Unfortunately, the Interim Report does not specify any timing or the substance of any such amendments, which has prompted 16 trade associations to publish a joint Open Letter to the Commission beseeching them for clarity ‘on an urgent basis’ on timing and the content of any proposed amendments, and requesting a postponement of the buy-in rules until such rules are enacted.
These requests are deemed necessary so as to avoid firms undertaking sizable yet potentially redundant technological and operational business changes, and to prevent a duplication of the monolithic global contractual repapering exercise mandated by the regime, which is of a scale that would typically take the best part of a year to execute for large firms, but which is having to be undertake in half that time, as firms wait to see if the Commission follows up on its conclusions in its Interim Report, by initiating changes to the regime.
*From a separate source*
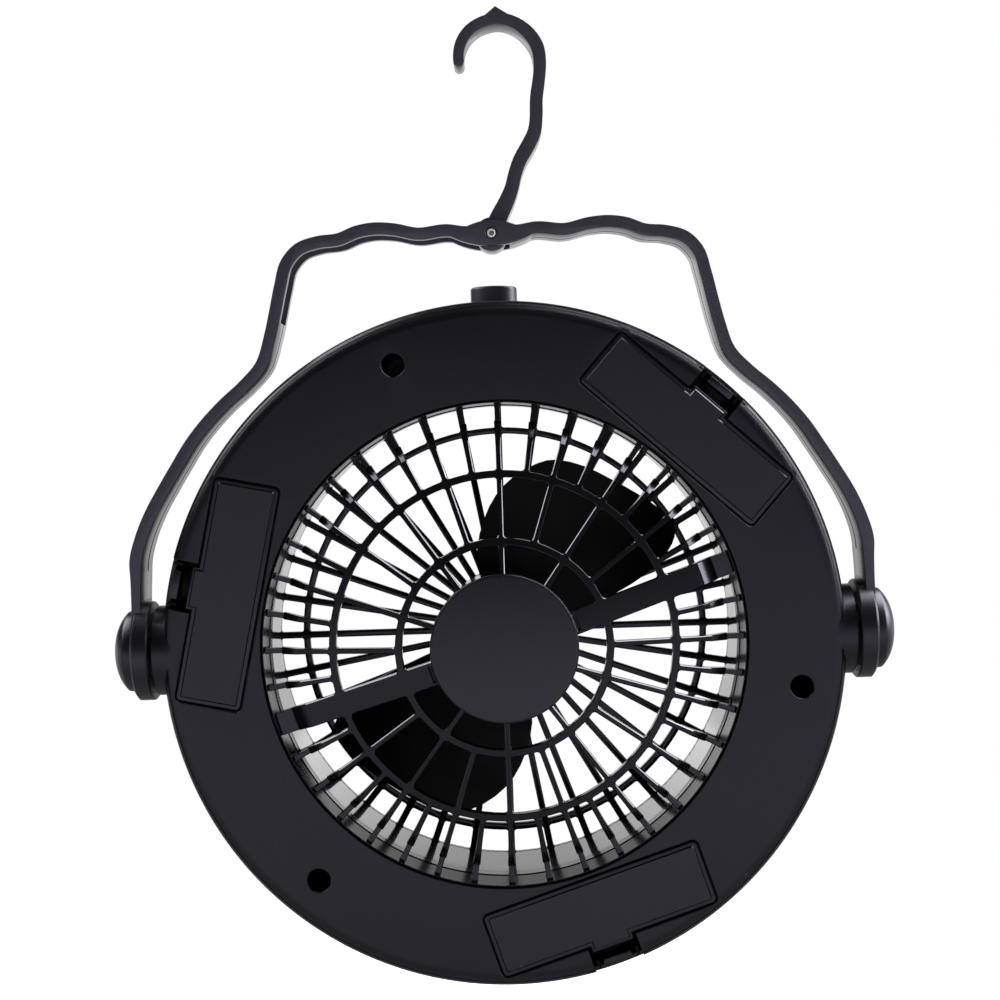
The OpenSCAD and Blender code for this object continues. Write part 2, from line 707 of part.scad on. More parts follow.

To re-paper, or not to re-paper?
At the time of writing, impacted firms are gearing up for a very costly re-papering exercise that may never happen, which involves (amongst various other considerations) future proofing terms against the FMI rulebook changes mandated by the regime and figuring out how to ensure the enforceability of extraterritorial contractual changes on clients who do not necessarily wish to be re-papered, including those from the UK who are no longer subject to the regime following the UK’s decision not to onshore the CSDR settlement discipline rules.
Financial institutions presently have a finger hovering over a re-papering button, knowing that if they push it too early, they may have to unwind the process almost immediately at significant cost and disruption, but equally knowing that if they press it too late, they may end up non-compliant come deadline day. It’s an anxious time for all and even if the buy-in rules are modified or delayed as the Commission suggests, the industry will still need to grapple with how and whether to re-paper for the detritus that remains of the regime following any such amendments.